Le dépôt de Sotteville avait joué un rôle décisif dans le conflit de 1995. Même si le contexte a changé, la ville demeure un lieu majeur de contestation.
A Rouen, personne n’a oublié. Personne n’a oublié décembre 1995 et la mobilisation sans faille des cheminots du dépôt de Sotteville, situé aux portes de la cité normande, sur la rive gauche de la Seine, celle où les usines ont prospéré et qui est devenue au fil des ans un bastion ouvrier. De l’autre côté du fleuve s’offrent à la vue les flèches de la cathédrale si chère à Monet et les vieilles demeures à colombages prisées par les plus aisés. Rive droite, la place est bourgeoise.
L’hiver 1995, aucun train n’avait circulé entre Paris et Caen pendant trois semaines. En ville, des élus de gauche racontent même avec fierté que le mouvement fatal aux mesures sur la sécurité sociale et les régimes de retraite, concoctées par le premier ministre d’alors, Alain Juppé, serait parti de cette gare de triage, parmi les plus importantes d’Europe à l’époque. Les agents y ont acquis la réputation d’être des durs, des âpres au combat, comme à Marseille.

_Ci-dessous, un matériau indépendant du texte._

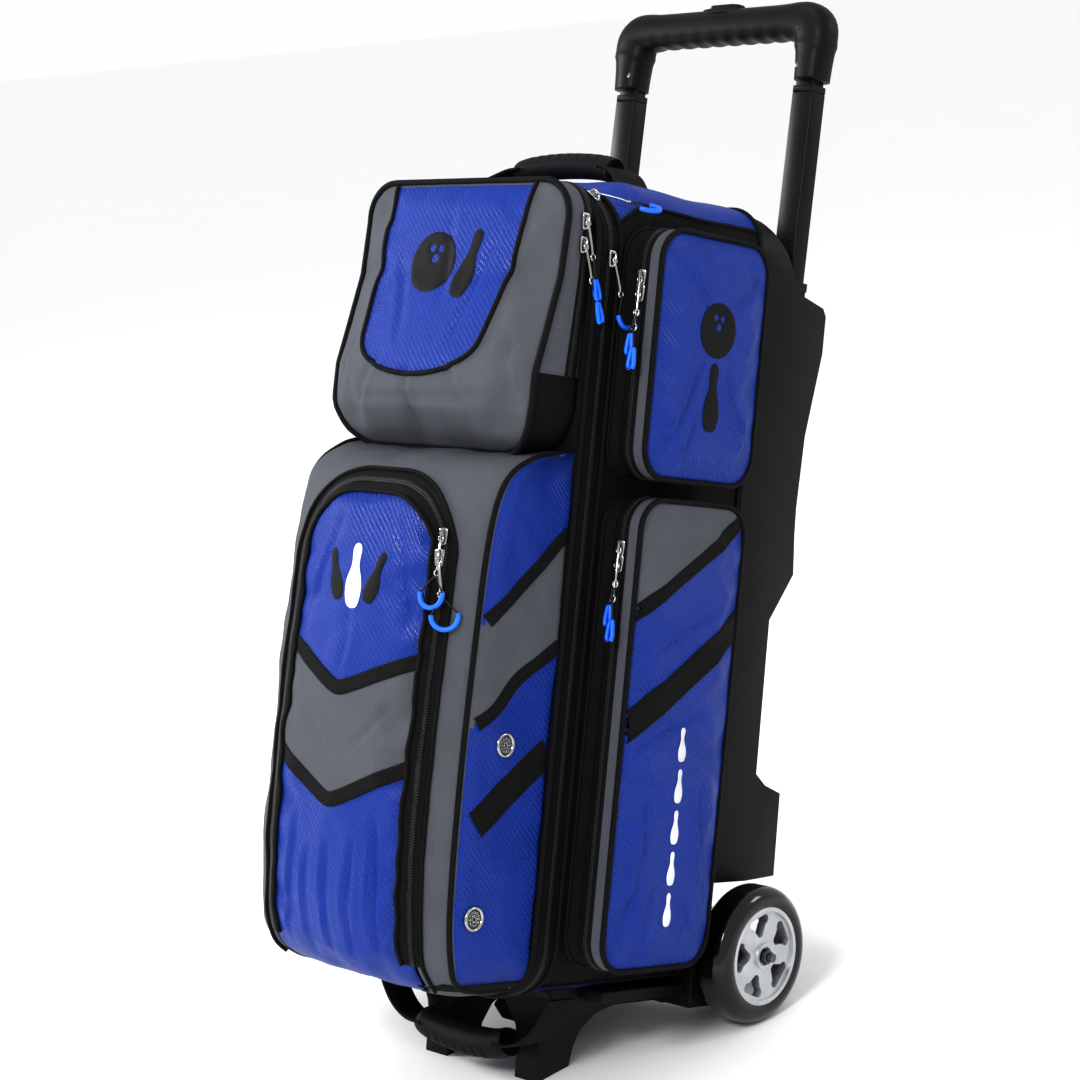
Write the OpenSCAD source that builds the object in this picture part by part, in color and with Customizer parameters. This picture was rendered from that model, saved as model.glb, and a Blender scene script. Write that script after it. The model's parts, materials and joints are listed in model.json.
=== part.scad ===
// Rolling three-ball bag: soft body on a plastic back shell, with two wheels,
// a front stand, a telescopic handle, a zipped lid and six zipped pockets.
// The bag is drawn upright with z up along its own axis, x across and y to the
// back, then leaned back as a whole onto its wheels and stand.

/* [Body] */
// Width of the soft body
body_w = 258; // [250:1:262]
// Height of the soft body's front outline
body_h = 699; // [690:1:710]
// Rise of the crown behind the front outline
crown_rise = 13; // [8:1:15]
// Depth from the main zip to the back panel
body_d = 205; // [203:1:207]
// Corner radius of the front outline
body_r = 50; // [40:1:60]
// Thickness of the padded walls
wall = 4; // [3:0.5:5]

/* [Lid] */
// Depth of the lid in front of the main zip
lid_d = 15; // [13:1:17]
// Half width of the top front pocket
top_half_w = 121; // [112:1:122]
// Half width of the lower front pocket
low_half_w = 125; // [120:1:126]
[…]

Vingt-quatre années ont passé depuis et « oui, on le sait, on compte encore sur nous », reconnaît Thierry, l’un des nombreux « gilets orange » « CGT cheminots Sotteville » à avoir défilé à Rouen, jeudi 5 décembre, avec des milliers d’autres manifestants, pour réclamer l’abandon du projet de retraite par points. Tous ceux qui battent le pavé le savent, les quinze jours à venir vont être décisifs. « C’est sûr, on aura vraiment besoin que la grève dans les transports continue. L’impact est tellement fort », espère ainsi le « gilet jaune » Olivier Bruneau, référent du rond-point des Vaches, un haut lieu de la fronde normande, à Saint-Etienne-du-Rouvray, ville communiste de la métropole Rouen-Normandie – 500 000 habitants.
Succès de la « journée test » du 5 décembre
Le 5 décembre, le cortège s’étirait sur plus de trois kilomètres, une mobilisation pas vue depuis longtemps. Et surtout, aucun débordement à regretter. La veille, l’intersyndicale avait insisté, en assemblée générale, sur l’importance d’une manifestation « bon enfant » afin de s’assurer du capital sympathie de la population.
Au dépôt de Sotteville, après le succès de cette « journée test », l’heure est au café dans les locaux syndicaux proches des voies ferrées. Le ton est enjoué, la plaisanterie facile, pourtant il plane comme une sorte de malaise. « Nous allons tout faire pour que le mouvement aboutisse et que cette réforme des retraites soit définitivement mise au placard », assure Christophe Callay, secrétaire CGT des cheminots de Normandie mais, répète-t-il avec insistance, « le paysage a beaucoup évolué depuis 1995 ». C’est peu dire…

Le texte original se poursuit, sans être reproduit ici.